This is a rough week for new releases, I have to be honest. Between The House With a Clock in Its Walls and Assassination Nation, there wasn’t really much to go off of, in terms of a movie worthy of They Called This a Movie. So, instead, we went back to last week’s limited release of Mandy, starring the Patron Saint of They Called This a Movie: Nicolas Cage.

With Nicolas Cage, we had a lot to choose from, but for this week, we went with Tresspass, a direct-to-video title that has a surprisingly strong cast including Nicole Kidman and Ben Mendelsohn. You’d probably wonder how a movie with a cast like this would wind up without a theatrical release… and then you watch it.

This is not the worst movie we’ve watched for this article series, or for the podcast, but it is annoying as all hell. There’s a lot of screaming, a lot of yelling, a lot of repetition that just makes this movie obnoxious, while also being quite boring. Skip this flick.

The movie centers around Nicolas Cage’s character that deals in diamonds, and quite possibly, in slightly illegitimate terms. He has a wife and a daughter and they all seem to kind of dislike each other. While their daughter sneaks out of the house to a party, a group of criminals forcefully enter the home in order to get what lies in Cage’s safe, which they assume is a fortune of diamonds or, at least, a boatload of cash.

What ensues is a back-and-forth screaming match where Ben Mendelsohn tries to get Nicolas Cage to open the safe, but then Nicolas Cage tries to avoid getting to the point where he has to open the safe. He talks every which way around opening the safe, does some weird Nicolas Cage acting, all the while trying to foil the potential robbers’ plot. There’s also a plot where Cage thinks Kidman’s character cheated on him with a home security installer, whom also happens to be one of the criminals. But maybe they didn’t? But maybe the guy is in love with her, nonetheless. And there’s also Ben Mendelsohn’s girlfriend, whose a drug-addict and probably a liability for a home invasion plot. It’s all kind of a mess of a movie, sort of in the same way the criminal plot is a mess.
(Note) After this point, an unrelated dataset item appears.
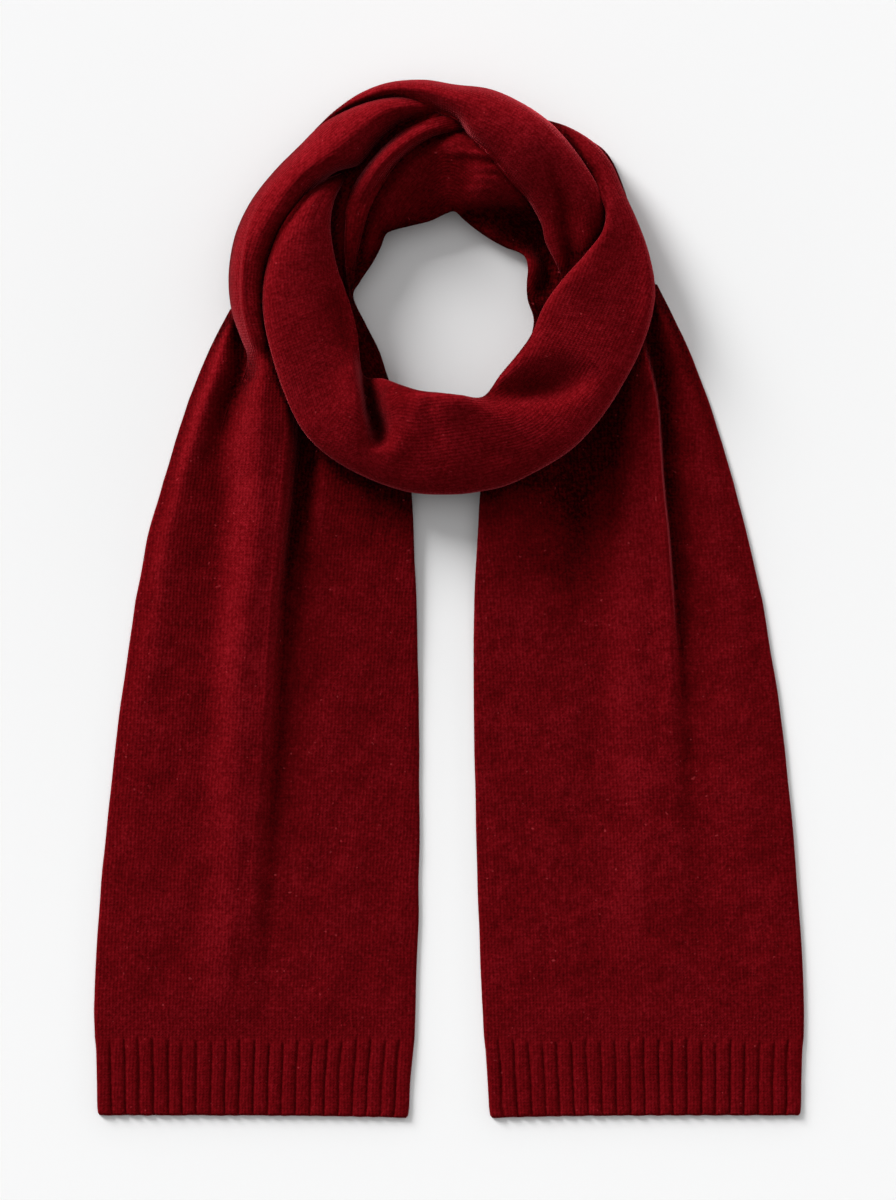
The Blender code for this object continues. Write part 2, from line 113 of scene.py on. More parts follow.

What’s crazy about this movie: it was directed by JOEL SCHUMACHER! Now, he’s not exactly Orson Welles or Alfred Hitchcock, but you’d think he’s earned a right to not direct this trash. It’s a home invasion movie where nothing really happens; in fact, the whole point of the movie is our main character trying desperately not to do anything in the movie.

 

OVERALL

This movie is a forgettable trash pile. It’s just kind of annoying and the characters just spend most of the runtime yelling at each other in front of a safe. It was probably pretty cheap to produce, which is good, but I’ve seen worse and better Nicolas Cage movies. This one barely moves the needle one way or the other.